(What to produce): The records below are to be quoted in full; please keep every word exact.

(Provided data):
——————
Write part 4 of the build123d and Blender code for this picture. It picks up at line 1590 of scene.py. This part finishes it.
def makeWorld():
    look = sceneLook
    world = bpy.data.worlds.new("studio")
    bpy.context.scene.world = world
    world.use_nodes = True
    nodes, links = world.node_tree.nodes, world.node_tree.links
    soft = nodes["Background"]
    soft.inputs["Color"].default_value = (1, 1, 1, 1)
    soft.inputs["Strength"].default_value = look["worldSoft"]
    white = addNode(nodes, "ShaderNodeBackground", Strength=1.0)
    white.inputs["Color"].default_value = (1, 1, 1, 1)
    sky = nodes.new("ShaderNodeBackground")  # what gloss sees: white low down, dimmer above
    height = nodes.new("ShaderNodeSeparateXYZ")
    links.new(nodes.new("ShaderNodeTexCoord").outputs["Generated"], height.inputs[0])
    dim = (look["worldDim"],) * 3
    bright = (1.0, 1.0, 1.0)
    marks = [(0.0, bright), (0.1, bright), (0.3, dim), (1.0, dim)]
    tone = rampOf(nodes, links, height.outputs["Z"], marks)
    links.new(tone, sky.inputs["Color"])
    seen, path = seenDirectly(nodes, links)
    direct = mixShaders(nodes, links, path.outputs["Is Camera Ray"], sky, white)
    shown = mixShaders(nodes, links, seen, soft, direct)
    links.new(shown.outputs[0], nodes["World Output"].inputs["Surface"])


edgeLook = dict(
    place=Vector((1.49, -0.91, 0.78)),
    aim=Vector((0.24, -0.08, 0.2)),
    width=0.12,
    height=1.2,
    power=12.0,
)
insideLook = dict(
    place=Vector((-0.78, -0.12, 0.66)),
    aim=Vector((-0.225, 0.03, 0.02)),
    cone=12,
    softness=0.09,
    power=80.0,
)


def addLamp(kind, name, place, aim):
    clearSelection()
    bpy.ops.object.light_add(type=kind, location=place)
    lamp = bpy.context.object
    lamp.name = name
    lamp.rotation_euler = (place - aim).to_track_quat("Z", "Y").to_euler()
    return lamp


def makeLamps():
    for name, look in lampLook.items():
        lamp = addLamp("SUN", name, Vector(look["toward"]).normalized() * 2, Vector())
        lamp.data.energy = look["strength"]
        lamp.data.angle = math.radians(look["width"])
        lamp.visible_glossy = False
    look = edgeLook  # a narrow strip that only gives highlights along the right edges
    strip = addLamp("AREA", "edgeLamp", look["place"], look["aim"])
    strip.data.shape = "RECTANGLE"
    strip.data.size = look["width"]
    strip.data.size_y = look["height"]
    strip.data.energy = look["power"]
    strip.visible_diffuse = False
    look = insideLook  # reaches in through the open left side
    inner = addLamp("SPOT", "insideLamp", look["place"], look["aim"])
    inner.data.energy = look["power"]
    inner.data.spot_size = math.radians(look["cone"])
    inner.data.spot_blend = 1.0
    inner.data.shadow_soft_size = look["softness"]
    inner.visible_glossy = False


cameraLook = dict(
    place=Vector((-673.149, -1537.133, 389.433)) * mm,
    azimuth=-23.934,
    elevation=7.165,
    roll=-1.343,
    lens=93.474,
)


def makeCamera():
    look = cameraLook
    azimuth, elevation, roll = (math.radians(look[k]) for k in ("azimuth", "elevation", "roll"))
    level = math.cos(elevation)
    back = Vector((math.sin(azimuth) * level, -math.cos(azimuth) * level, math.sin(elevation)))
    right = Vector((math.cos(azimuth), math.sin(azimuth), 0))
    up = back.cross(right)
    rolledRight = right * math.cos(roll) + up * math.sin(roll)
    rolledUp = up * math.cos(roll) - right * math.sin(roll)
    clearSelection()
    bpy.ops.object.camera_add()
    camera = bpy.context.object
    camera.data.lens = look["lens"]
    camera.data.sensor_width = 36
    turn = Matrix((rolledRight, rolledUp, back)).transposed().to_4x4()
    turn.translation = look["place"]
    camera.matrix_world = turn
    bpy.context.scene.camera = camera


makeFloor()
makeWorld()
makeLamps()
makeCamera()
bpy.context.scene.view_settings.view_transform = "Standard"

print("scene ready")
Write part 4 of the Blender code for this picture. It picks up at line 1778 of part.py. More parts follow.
——————
(Result):
Write part 4 of the build123d and Blender code for this picture. It picks up at line 1590 of scene.py. This part finishes it.
def makeWorld():
    look = sceneLook
    world = bpy.data.worlds.new("studio")
    bpy.context.scene.world = world
    world.use_nodes = True
    nodes, links = world.node_tree.nodes, world.node_tree.links
    soft = nodes["Background"]
    soft.inputs["Color"].default_value = (1, 1, 1, 1)
    soft.inputs["Strength"].default_value = look["worldSoft"]
    white = addNode(nodes, "ShaderNodeBackground", Strength=1.0)
    white.inputs["Color"].default_value = (1, 1, 1, 1)
    sky = nodes.new("ShaderNodeBackground")  # what gloss sees: white low down, dimmer above
    height = nodes.new("ShaderNodeSeparateXYZ")
    links.new(nodes.new("ShaderNodeTexCoord").outputs["Generated"], height.inputs[0])
    dim = (look["worldDim"],) * 3
    bright = (1.0, 1.0, 1.0)
    marks = [(0.0, bright), (0.1, bright), (0.3, dim), (1.0, dim)]
    tone = rampOf(nodes, links, height.outputs["Z"], marks)
    links.new(tone, sky.inputs["Color"])
    seen, path = seenDirectly(nodes, links)
    direct = mixShaders(nodes, links, path.outputs["Is Camera Ray"], sky, white)
    shown = mixShaders(nodes, links, seen, soft, direct)
    links.new(shown.outputs[0], nodes["World Output"].inputs["Surface"])


edgeLook = dict(
    place=Vector((1.49, -0.91, 0.78)),
    aim=Vector((0.24, -0.08, 0.2)),
    width=0.12,
    height=1.2,
    power=12.0,
)
insideLook = dict(
    place=Vector((-0.78, -0.12, 0.66)),
    aim=Vector((-0.225, 0.03, 0.02)),
    cone=12,
    softness=0.09,
    power=80.0,
)


def addLamp(kind, name, place, aim):
    clearSelection()
    bpy.ops.object.light_add(type=kind, location=place)
    lamp = bpy.context.object
    lamp.name = name
    lamp.rotation_euler = (place - aim).to_track_quat("Z", "Y").to_euler()
    return lamp


def makeLamps():
    for name, look in lampLook.items():
        lamp = addLamp("SUN", name, Vector(look["toward"]).normalized() * 2, Vector())
        lamp.data.energy = look["strength"]
        lamp.data.angle = math.radians(look["width"])
        lamp.visible_glossy = False
    look = edgeLook  # a narrow strip that only gives highlights along the right edges
    strip = addLamp("AREA", "edgeLamp", look["place"], look["aim"])
    strip.data.shape = "RECTANGLE"
    strip.data.size = look["width"]
    strip.data.size_y = look["height"]
    strip.data.energy = look["power"]
    strip.visible_diffuse = False
    look = insideLook  # reaches in through the open left side
    inner = addLamp("SPOT", "insideLamp", look["place"], look["aim"])
    inner.data.energy = look["power"]
    inner.data.spot_size = math.radians(look["cone"])
    inner.data.spot_blend = 1.0
    inner.data.shadow_soft_size = look["softness"]
    inner.visible_glossy = False


cameraLook = dict(
    place=Vector((-673.149, -1537.133, 389.433)) * mm,
    azimuth=-23.934,
    elevation=7.165,
    roll=-1.343,
    lens=93.474,
)


def makeCamera():
    look = cameraLook
    azimuth, elevation, roll = (math.radians(look[k]) for k in ("azimuth", "elevation", "roll"))
    level = math.cos(elevation)
    back = Vector((math.sin(azimuth) * level, -math.cos(azimuth) * level, math.sin(elevation)))
    right = Vector((math.cos(azimuth), math.sin(azimuth), 0))
    up = back.cross(right)
    rolledRight = right * math.cos(roll) + up * math.sin(roll)
    rolledUp = up * math.cos(roll) - right * math.sin(roll)
    clearSelection()
    bpy.ops.object.camera_add()
    camera = bpy.context.object
    camera.data.lens = look["lens"]
    camera.data.sensor_width = 36
    turn = Matrix((rolledRight, rolledUp, back)).transposed().to_4x4()
    turn.translation = look["place"]
    camera.matrix_world = turn
    bpy.context.scene.camera = camera


makeFloor()
makeWorld()
makeLamps()
makeCamera()
bpy.context.scene.view_settings.view_transform = "Standard"

print("scene ready")
Write part 4 of the Blender code for this picture. It picks up at line 1778 of part.py. More parts follow.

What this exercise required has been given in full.